Evolution does not always increase the chances of a species’ survival. Mutations, which provide the vital mechanism for natural selection, need to be helpful.

Detrimental mutations are a common phenomenon. Species may not survive if such mutations happen rapidly and if they keep accumulating.

Again, if the rate at which mutations happens is slow, then a species may not be able to cope with changing environmental conditions.

Third is that only the biggest, strongest survives. Fittest does not always go with the most aggressive or strongest species. On the contrary, the ‘fittest’ label may be more appropriate to animals that are the most co-operative like the bees, the best camouflaged or the cleverest.

The ‘lowly’ sponge and the jellyfish with a few simple cell types have persisted from the Precambrian, and have changed very little. It is the same with fungi, mosses, sharks, and horseshoe crabs.
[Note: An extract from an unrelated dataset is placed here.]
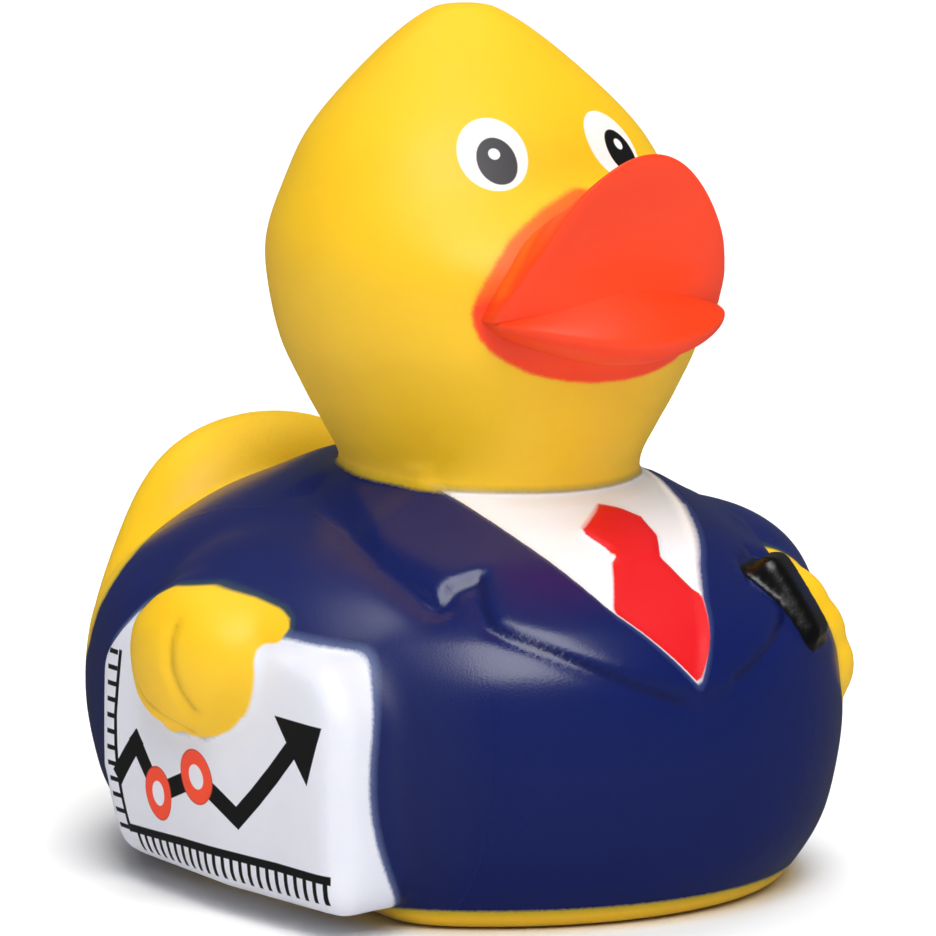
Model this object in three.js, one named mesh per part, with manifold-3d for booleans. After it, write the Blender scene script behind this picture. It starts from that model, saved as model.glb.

Fourth is about perfectly adapted creatures. Natural selection only produces species that are as good as they could be. They never produce the perfect ones but just the ones that can survive at that instant.

The fitness of an organism is relative to its ever-changing environment. No species has the best of all characteristics. Human eye with its blind spot and inability to see in the dark is not the best.

The pinnacle

Fifth is the notion that man occupies the pinnacle. Till recently scientists believed that “modern invertebrates, fish, amphibians, reptiles, birds, mammals and humans were living representatives of successive evolutionary steps toward a more complex brain,” (Scientific American, December 2008).

But the fact is that complex brains — and sophisticated cognition — have evolved from simpler brains multiple times independently in separate lineages.

This can be seen in molluscs such as octopuses; in bony fishes such as goldfish and, separately again, in cartilagenous fishes such as sharks and manta rays; and in reptiles and birds.

Evolutionary ladder

Evolutionary ladder is the last misconception. Evolution does not proceed in a specific direction and at a rate that will see a continuous improvement of organisms.

This is often stated as climbing an evolutionary ladder. This is simply not the case. Rather, organisms either adapt to environments that are always undergoing change, or risk extinction.